Within each mode of transport, there are imbalances. In the rail sector, on the busy lines, the mixing together of passenger trains with cargo trains leads to slower speeds and low efficiency. (Luo and Christopher, 2002) In the air sector, there is an imbalance between the trunk and feeder lines, and in the number of big and small aircraft. In the road sector, the construction of the national level trunk road system has been accelerated, but in the rural areas the road network is far less developed.

-Service quality is generally low and the technical level of the equipment is also low. For example, in the rail sector, the share of double lines and electrified lines in the total length of lines is relatively low. Less than 20% of the freight trucks can carry containers. (Luo and Christopher, 2002)

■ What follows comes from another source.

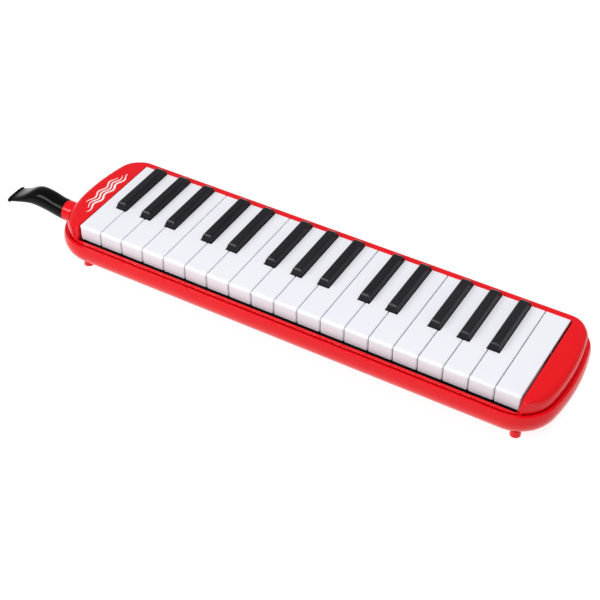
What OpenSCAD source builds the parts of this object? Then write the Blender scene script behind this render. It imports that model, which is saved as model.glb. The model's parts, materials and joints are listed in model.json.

Zeyan Zhang and Miguel Andres Figliozzi, (2006) said that, despite recent efforts to upgrade transport infrastruture, China's transport infrastructure is still insufficient to satisfy the huge demand generated by its booming economy. Congestion and shipments delay are frequent at Chinese seaports due to capacity shortage fall. Highway construction and transport bottlenecks augment congestion problems in prot area. Archaic infrastructure and lack of adequate highway networks connecting the developed coastrl regions to underdeveloped inland provinces increase rail and river congestion as more companies are moving inland to take advantage of reduces labour costs.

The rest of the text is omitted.